Records for the exercise:
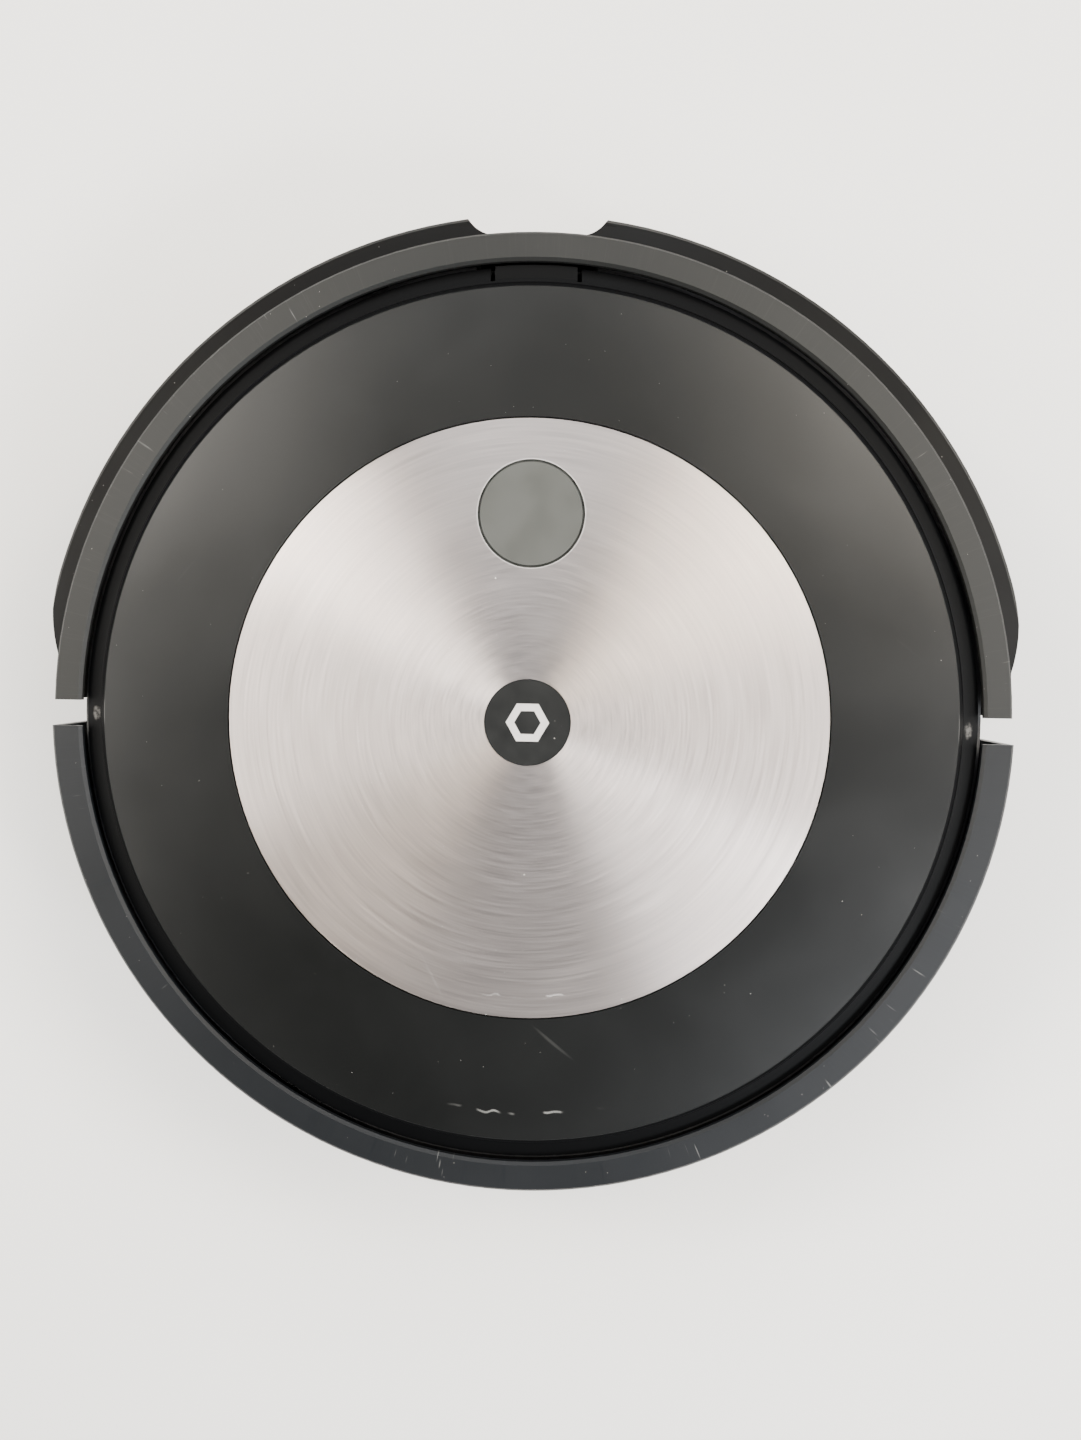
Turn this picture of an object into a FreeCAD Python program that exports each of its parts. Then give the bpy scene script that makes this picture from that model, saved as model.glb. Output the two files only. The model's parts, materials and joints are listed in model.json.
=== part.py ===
import FreeCAD, Part
import math
import os

# Robot vacuum cleaner: a round, two-wheeled floor robot with a sprung front
# bumper, a caster, a side brush, a pair of counter-rotating rubber rollers,
# a suction fan and a pull-out dust bin.
# Millimetres. +Z is up, the robot drives towards -Y, +X is its left side.
# The origin is on the floor, under the centre of the round body.

V = FreeCAD.Vector
ORIGIN = V(0, 0, 0)
ALONG_X = V(1, 0, 0)
ALONG_Y = V(0, 1, 0)
ALONG_Z = V(0, 0, 1)

# ---------------------------------------------------------------- overall
body_radius = 166.5        # outside of the rear shell
body_height = 87.0         # floor to the face of the metal disc
ground_gap = 10.0          # floor to the underside of the base
skirt_out = 7.5            # how far the bumper skirt stands out past the rear shell

# ------------------------------------------------------------- clearances
snug = 0.1                 # between pieces that are fixed to each other
play = 0.3                 # between pieces that slide or swing past each other
shaft_play = 0.05          # radial, between a shaft and its bearing
deep = 1.0                 # how far a cutting tool runs past the face it cuts

# ------------------------------------------------------------------ walls
base_thickness = 2.5
rim_thickness = 2.5
deck_thickness = 2.5
shell_wall = 3.0
skirt_wall = 2.7
skin = 2.0                 # thin mouldings: wheel housings, dust bin, cover
screw_radius = 1.5
screw_head_radius = 2.8
screw_head_height = 1.2
recess_half = 1.7           # cross recess in the heads underneath: half length of a slit
recess_slit = 0.4           # and half its width
recess_depth = 0.8

# ----------------------------------------------------------- top ring and cover
ring_drop = 3.5            # ring face below the metal disc
ring_thickness = 2.5
ring_width = 10.5
ring_bevel = 1.0
seam_gap = 9.0             # between the bumper half and the rear half of the ring
groove_width = 8.2         # ring to the upper edge of the cover
cover_rise = 3.0           # underside of the cover below the metal disc
disc_thickness = 1.0
disc_radius = 102.7
disc_gap = 0.6             # dark line around the disc
cap_radius = 14.7
button_radius = 17.4
button_gap = 0.15
light_ring_width = 0.6
button_y = -70.8
button_travel = 0.8
button_thickness = 2.0
front_lip_half = 14.0
front_lip_gap = 1.5

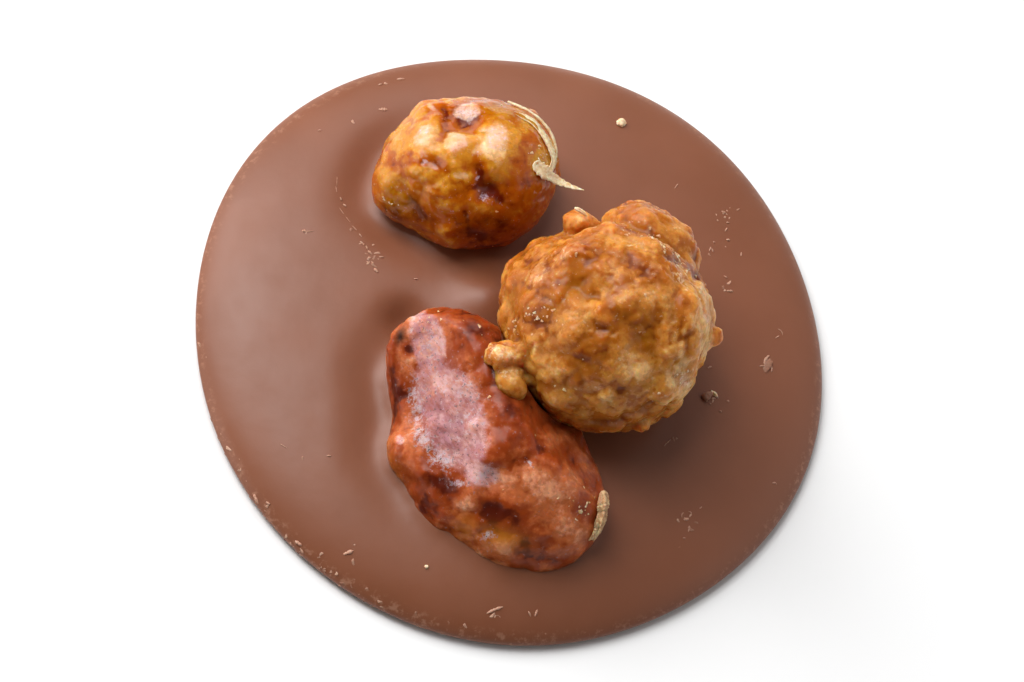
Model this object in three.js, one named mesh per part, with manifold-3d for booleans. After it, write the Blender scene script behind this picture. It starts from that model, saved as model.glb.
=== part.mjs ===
// Chocolate nut disc: a poured disc of milk chocolate, flat underneath and domed on top, with an
// almond and two hazelnuts in caramel coats that were pressed into its face while it was soft.
// Millimetres, +Z up. The origin is the centre of the flat underside.
import * as THREE from "three";
import { mergeVertices } from "three/addons/utils/BufferGeometryUtils.js";
import Module from "manifold-3d";

const wasm = await Module();
wasm.setup();

// ---- Driving dimensions ---------------------------------------------------------------------

const DISC_DIAMETER = 54;
const DISC_HEIGHT = 4.9; // at the crown, away from the nuts
const EDGE_HEIGHT = 0.75; // where the disc is widest
const FOOT_INSET = 0.7; // the flat underside ends this far inside the edge
const SHOULDER = 2.7; // larger keeps the face flat further out
const SHOULDER_ROUND = 0.62; // smaller makes the shoulder squarer
const AROUND = 80; // steps round the disc
const ACROSS = 18; // steps from the crown to the edge
const SMOOTH_BORDER = 2.5; // the face's dents and lips fade out over this width inside the edge

// The outline is a circle with a few slow waves: how many round the disc, how high, turned how far.
const EDGE_WAVES = [
  { count: 3, height: 0.15, turn: 45 },
  { count: 4, height: 0.15, turn: -145 },
  { count: 5, height: 0.12, turn: -90 },
];

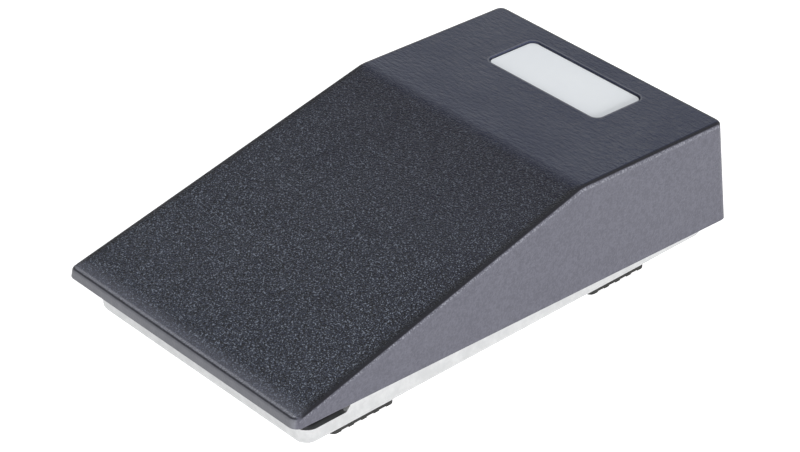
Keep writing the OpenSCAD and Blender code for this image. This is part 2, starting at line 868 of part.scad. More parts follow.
module stop_bumpers() {
    color("#2b2b2c")
        placed()
            both_sides()
                translate([post_x, post_y, floor_z])
                    cylinder(d = bumper_d, h = bumper_t);
}

// Centres of the wire's rings along a spring
spring_steps = spring_rings * spring_turns;
function spring_centre(i) = [
    spring_d / 2 * cos(360 * i / spring_rings),
    spring_d / 2 * sin(360 * i / spring_rings),
    wire_d / 2 + (spring_rest_l - wire_d) * i / spring_steps];
spring_gap = min([for (i = [0:spring_steps - spring_rings]) for (j = [i + spring_rings - 1:spring_steps])
    norm(spring_centre(i) - spring_centre(j))]) - wire_d;
echo("least gap of a return spring to itself", spring_gap);

// A compression spring that stands on the level it is drawn at, one unbroken tube
module return_spring() {
    rise = atan((spring_rest_l - wire_d) / (spring_turns * PI * spring_d));
    points = [for (i = [0:spring_steps]) for (k = [0:spring_sides - 1])
        let (turn = 360 * i / spring_rings)
        let (side = 360 * (k + 1 / 2) / spring_sides)
        let (out = wire_d / 2 * cos(side))
        let (up = wire_d / 2 * sin(side))
        spring_centre(i) + [
            out * cos(turn) + up * sin(rise) * sin(turn),
            out * sin(turn) - up * sin(rise) * cos(turn),
            up * cos(rise)]];
    walls = [for (i = [0:spring_steps - 1]) for (k = [0:spring_sides - 1])
        let (a = i * spring_sides + k)
        let (b = i * spring_sides + (k + 1) % spring_sides)
        each [[a, a + spring_sides, b], [b, a + spring_sides, b + spring_sides]]];
    start = [for (k = [1:spring_sides - 2]) [0, k, k + 1]];
    last = spring_steps * spring_sides;
    end = [for (k = [1:spring_sides - 2]) [last, last + k + 1, last + k]];
    color("#a9adb2")
        polyhedron(points, concat(walls, start, end), convexity = 4);
}

module return_spring_left() {
    placed()
        translate([-spring_x, spring_y, well_top_z])
            return_spring();
}

module return_spring_right() {
    placed()
        translate([spring_x, spring_y, well_top_z])
            return_spring();
}

module switch_hole_places() {
    for (step = [0, 1])
        translate([0, hole_edge + step * hole_pitch, hole_edge + step * hole_rise])
            children();
}

// The angle bracket seen from the front: an upright plate, a bend and a foot
module bracket_outline() {
    bend_r = 1.5 * bracket_t;
    translate([plate_x, 0]) {
        translate([0, bend_r])
            square([bracket_t, switch_lift + switch_h - bend_r]);
        translate([bend_r, 0])
            square([bracket_t + bracket_foot - bend_r, bracket_t]);
        translate([bend_r, bend_r])
            difference() {
                circle(bend_r);
                circle(bend_r - bracket_t);
                translate([0, -bend_r])
                    square(2 * bend_r);
                translate([-bend_r, 0])
                    square(2 * bend_r);
            }
    }
}

module switch_bracket() {
    color("#c9ccd0")
        placed()
            difference() {
                union() {
                    translate([0, switch_y + foot_start, floor_z])
                        along(switch_l - foot_start)
                            bracket_outline();
                    translate([plate_x, switch_y, switch_z])
                        cube([bracket_t, switch_l, switch_h]);
                }
                translate([plate_x + bracket_t / 2, switch_y, switch_z])
                    switch_hole_places()
                        cross_rod(switch_screw_d + 2 * fit_gap, 2 * bracket_t);
                for (share = rivet_shares)
                    translate([rivet_x, switch_y + share * switch_l, floor_z - over])
                        cylinder(d = rivet_d + 2 * fit_gap, h = bracket_t + 2 * over);
            }
}

module bracket_rivets() {
    color("#b9bcc0")
        placed()
            for (share = rivet_shares)
                translate([rivet_x, switch_y + share * switch_l, 0]) {
                    translate([0, 0, pad_t])
                        cylinder(d = rivet_d, h = tray_t + bracket_t);
                    translate([0, 0, floor_z + bracket_t])
                        dome(rivet_head_d, rivet_head_h);
                    translate([0, 0, pad_t])
                        mirror([0, 0, 1])
                            dome(rivet_head_d, rivet_head_h);
                }
}

// The two ears on the case that hold the lever's pin
module lever_ears() {
    ear_r = lever_pin_d;
    both_sides()
        translate([lever_w / 2 + side_gap + lever_ear_t / 2, lever_y, switch_h + lever_h]) {
            cross_rod(2 * ear_r, lever_ear_t);
            translate([-lever_ear_t / 2, -ear_r, -2 * lever_h])
                cube([lever_ear_t, 2 * ear_r, 2 * lever_h]);
        }
}

module case_cavity() {
    difference() {
        translate([strip_x, case_wall, case_wall])
            cube([switch_t, switch_l - 2 * case_wall, switch_h - 2 * case_wall]);
        switch_hole_places()
            cross_rod(2 * boss_r, 2 * switch_t);
    }
}

module switch_case() {
    color("#3a2a26")
        in_switch()
            difference() {
                union() {
                    difference() {
                        translate([-switch_t / 2, 0, 0])
                            cube([switch_t - cover_t, switch_l, switch_h]);
                        case_cavity();
                    }
                    lever_ears();
                }
                switch_hole_places()
                    cross_rod(switch_screw_d + 2 * fit_gap, 2 * switch_t);
                translate([0, plunger_y, switch_h / 2])
                    cylinder(d = plunger_d + 2 * plunger_run, h = switch_h);
                translate([0, lever_y, switch_h + lever_h])
                    cross_rod(lever_pin_d + 2 * fit_gap, switch_t);
                for (y = [contact_y, open_y, common_y])
                    translate([-switch_t, y - terminal_w / 2 - fit_gap, tab_h - fit_gap])
                        cube([switch_t, terminal_w + 2 * fit_gap, terminal_t + 2 * fit_gap]);
            }
}

module switch_cover() {
    color("#5b4a42")
        in_switch()
            difference() {
                translate([open_x, 0, 0])
                    cube([cover_t, switch_l, switch_h]);
                switch_hole_places()
                    cross_rod(switch_screw_d + 2 * fit_gap, 2 * switch_t);
            }
}

// The plunger: a pin with rounded ends and a collar that keeps it in the case
module switch_plunger() {
    low = blade_top + touch_gap;
    color("#c8382c")
        in_switch()
            translate([0, plunger_y, 0]) {
                translate([0, 0, low + plunger_r])
                    cylinder(d = plunger_d, h = plunger_top - low - plunger_d);
                translate([0, 0, low + plunger_r])
                    sphere(plunger_r);
                translate([0, 0, plunger_top - plunger_r])
                    sphere(plunger_r);
                translate([0, 0, collar_top - collar_h])
                    cylinder(d = collar_d, h = collar_h);
            }
}

module switch_lever() {
    length = lever_y + lever_reach;
    color("#c4c7cb")
        in_switch()
            translate([0, lever_y, switch_h + lever_h])
                rotate([-lever_rest, 0, 0])
                    difference() {
                        union() {
                            cross_rod(lever_pin_d + 2 * lever_t, lever_w);
                            translate([-lever_w / 2, -length, -lever_t / 2])
                                cube([lever_w, length, lever_t]);
                        }
                        cross_rod(lever_pin_d + 2 * lever_run, 2 * lever_w);
                    }
}

module lever_pin() {
    color("#9aa0a8")
        in_switch()
            translate([0, lever_y, switch_h + lever_h])
                cross_rod(lever_pin_d, lever_w + 2 * side_gap + 2 * lever_ear_t);
}

// The spring blade of the switch with a contact button on each face
module contact_blade() {
    color("#c98a4a")
        in_switch() {
            translate([-blade_w / 2, blade_tip_y, blade_h])
                cube([blade_w, blade_root_y + blade_t - blade_tip_y, blade_t]);
            translate([0, contact_y, blade_h - contact_t])
                cylinder(d = contact_d, h = blade_t + 2 * contact_t);
        }
}

// A flat terminal: a tab through the side of the case and an upright strip inside it
module terminal(y, top_z) {
    tab_x = -switch_t / 2 - tab_l;
    translate([0, y - terminal_w / 2, 0]) {
        translate([tab_x, 0, tab_h])
            cube([strip_x + terminal_t - tab_x, terminal_w, terminal_t]);
        translate([strip_x, 0, tab_h])
            cube([terminal_t, terminal_w, top_z - tab_h]);
    }
}

module terminal_common() {
    shelf_z = blade_h - touch_gap - terminal_t;
    color("#d1b46a")
        in_switch() {
            terminal(common_y, shelf_z + terminal_t);
            translate([strip_x, blade_root_y - blade_t, shelf_z])
                cube([blade_w / 2 - strip_x, terminal_w / 4 + blade_t, terminal_t]);
        }
}

// The fixed contact below the blade, which the pressed switch closes
module terminal_open() {
    color("#d1b46a")
        in_switch() {
            terminal(open_y, open_z + terminal_t);
            translate([strip_x, open_y - terminal_w / 2, open_z])
                cube([contact_d / 2 - strip_x, terminal_w, terminal_t]);
            translate([-contact_d / 2, contact_y - contact_d / 2, open_z])
                cube([contact_d, open_y - contact_y + contact_d / 2, terminal_t]);
            translate([0, contact_y, open_z])
                cylinder(d = contact_d, h = terminal_t + contact_t);
        }
}

// The fixed contact above the blade, which is closed at rest
module terminal_closed() {
    color("#d1b46a")
        in_switch() {
            terminal(contact_y, closed_z + terminal_t);
            translate([strip_x, contact_y - terminal_w / 2, closed_z])
                cube([contact_d / 2 - strip_x, terminal_w, terminal_t]);
            translate([0, contact_y, closed_z - contact_t])
                cylinder(d = contact_d, h = contact_t + terminal_t);
        }
}

module switch_screws() {
    reach = plate_x + bracket_t + touch_gap + nut_h + screw_out;
    color("#b9bcc0")
        in_switch()
            switch_hole_places()
                translate([-switch_t / 2, 0, 0])
                    rotate([0, 90, 0])
                        slotted_screw(switch_screw_d, switch_t / 2 + reach, switch_head_d, switch_head_h);
}

module switch_nuts() {
    color("#b9bcc0")
        in_switch()
            switch_hole_places()
                translate([plate_x + bracket_t + touch_gap, 0, 0])
                    rotate([0, 90, 0])
                        difference() {
                            cylinder(d = nut_w / cos(30), h = nut_h, $fn = 6);
                            translate([0, 0, -over])
                                cylinder(d = switch_screw_d + 2 * fit_gap, h = nut_h + 2 * over);
                        }
}

// The sheet that keeps the terminals off the tray
module insulating_sheet() {
    reach = switch_t / 2 + tab_l + case_wall;
    color("#d8cfae")
        placed()
            translate([-reach, switch_y - case_wall, floor_z])
                cube([reach + switch_t / 2, switch_l + 2 * case_wall, sheet_t]);
}

// The rubber bushing that lines the cord inlet
module cord_bushing() {
    collar_r = bushing_d / 2;
    neck_r = inlet_d / 2 - fit_gap;
    bore_r = bushing_bore_d / 2;
    color("#232324")
        placed()
            translate([0, tray_y1 - tray_t, inlet_z])
                rotate([-90, 0, 0])
                    rotate_extrude()
                        polygon([[bore_r, -collar_t], [collar_r - chamfer, -collar_t],
                            [collar_r, chamfer - collar_t], [collar_r, 0], [neck_r, 0], [neck_r, tray_t],
                            [collar_r, tray_t], [collar_r, tray_t + collar_t - chamfer],
                            [collar_r - chamfer, tray_t + collar_t], [bore_r, tray_t + collar_t]]);
}

module earth_screw() {
    color("#3f8f55")
        placed()
            translate([-earth_x, earth_y, floor_z + earth_washer_t])
                mirror([0, 0, 1])
                    slotted_screw(earth_screw_d, earth_washer_t + tray_t + screw_out,
                        earth_head_d, earth_head_h);
}

module earth_washer() {
    color("#c9ccd0")
        placed()
            translate([-earth_x, earth_y, floor_z])
                difference() {
                    cylinder(d = earth_washer_d, h = earth_washer_t);
                    translate([0, 0, -over])
                        cylinder(d = earth_screw_d + 2 * fit_gap, h = earth_washer_t + 2 * over);
                }
}

pedal_cover();
rating_plate();
pin_keepers();
keeper_screws();
stop_screws();
stop_washers();
hinge_pins();
pin_clips();
base_tray();
inlet_panel();
front_pad();
rear_pad();
stop_bumpers();
return_spring_left();
return_spring_right();
switch_bracket();
bracket_rivets();
switch_case();
switch_cover();
switch_plunger();
switch_lever();
lever_pin();
contact_blade();
terminal_common();
terminal_open();
terminal_closed();
switch_screws();
switch_nuts();
insulating_sheet();
cord_bushing();
earth_screw();
earth_washer();
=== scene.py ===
import json
import math

import bmesh
import bpy
from mathutils import Matrix, Vector


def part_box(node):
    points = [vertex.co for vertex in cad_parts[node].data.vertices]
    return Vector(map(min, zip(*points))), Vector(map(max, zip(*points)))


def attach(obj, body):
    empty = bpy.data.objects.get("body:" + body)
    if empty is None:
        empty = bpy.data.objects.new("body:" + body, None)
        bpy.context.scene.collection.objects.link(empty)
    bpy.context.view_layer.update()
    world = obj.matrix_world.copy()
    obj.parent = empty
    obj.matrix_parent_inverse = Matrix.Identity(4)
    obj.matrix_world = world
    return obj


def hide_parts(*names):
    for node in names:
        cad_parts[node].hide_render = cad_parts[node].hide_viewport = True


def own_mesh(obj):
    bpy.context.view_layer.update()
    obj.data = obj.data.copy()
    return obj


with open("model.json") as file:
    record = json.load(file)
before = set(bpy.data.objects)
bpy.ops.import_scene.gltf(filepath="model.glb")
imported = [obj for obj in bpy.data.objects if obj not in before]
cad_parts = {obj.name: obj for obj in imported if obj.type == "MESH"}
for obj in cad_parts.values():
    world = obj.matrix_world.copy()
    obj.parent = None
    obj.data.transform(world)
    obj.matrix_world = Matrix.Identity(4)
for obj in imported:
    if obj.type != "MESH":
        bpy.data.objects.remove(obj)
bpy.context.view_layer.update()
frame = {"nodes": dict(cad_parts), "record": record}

NODES = frame["nodes"]


# Camera: the photograph's view, in the frame of the floor
CAMERA_PLACE = (0.392593, -0.366115, 0.366136)
CAMERA_RIGHT = (0.676356, 0.736526, 0.008482)
CAMERA_UP = (-0.409669, 0.366581, 0.835338)
CAMERA_BACK = (0.612139, -0.568461, 0.549672)
LENS = 135.286


def make_camera():
    data = bpy.data.cameras.new("camera")
    data.sensor_fit = "HORIZONTAL"
    data.sensor_width = 36
    data.lens = LENS
    data.clip_start = 0.01
    data.clip_end = 20
    data.dof.use_dof = False
    camera = bpy.data.objects.new("camera", data)
    bpy.context.scene.collection.objects.link(camera)
    columns = [Vector(CAMERA_RIGHT), Vector(CAMERA_UP), Vector(CAMERA_BACK)]
    turn = Matrix([[c[row] for c in columns] for row in range(3)])
    camera.matrix_world = Matrix.Translation(CAMERA_PLACE) @ turn.to_4x4()
    bpy.context.scene.camera = camera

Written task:
Within the listing above, extract exactly the lines from the line with "pedal_cover();" to the line with "for node in", the two named lines included, and no others.

Solution to this problem:
pedal_cover();
rating_plate();
pin_keepers();
keeper_screws();
stop_screws();
stop_washers();
hinge_pins();
pin_clips();
base_tray();
inlet_panel();
front_pad();
rear_pad();
stop_bumpers();
return_spring_left();
return_spring_right();
switch_bracket();
bracket_rivets();
switch_case();
switch_cover();
switch_plunger();
switch_lever();
lever_pin();
contact_blade();
terminal_common();
terminal_open();
terminal_closed();
switch_screws();
switch_nuts();
insulating_sheet();
cord_bushing();
earth_screw();
earth_washer();
=== scene.py ===
import json
import math

import bmesh
import bpy
from mathutils import Matrix, Vector


def part_box(node):
    points = [vertex.co for vertex in cad_parts[node].data.vertices]
    return Vector(map(min, zip(*points))), Vector(map(max, zip(*points)))


def attach(obj, body):
    empty = bpy.data.objects.get("body:" + body)
    if empty is None:
        empty = bpy.data.objects.new("body:" + body, None)
        bpy.context.scene.collection.objects.link(empty)
    bpy.context.view_layer.update()
    world = obj.matrix_world.copy()
    obj.parent = empty
    obj.matrix_parent_inverse = Matrix.Identity(4)
    obj.matrix_world = world
    return obj


def hide_parts(*names):
    for node in names:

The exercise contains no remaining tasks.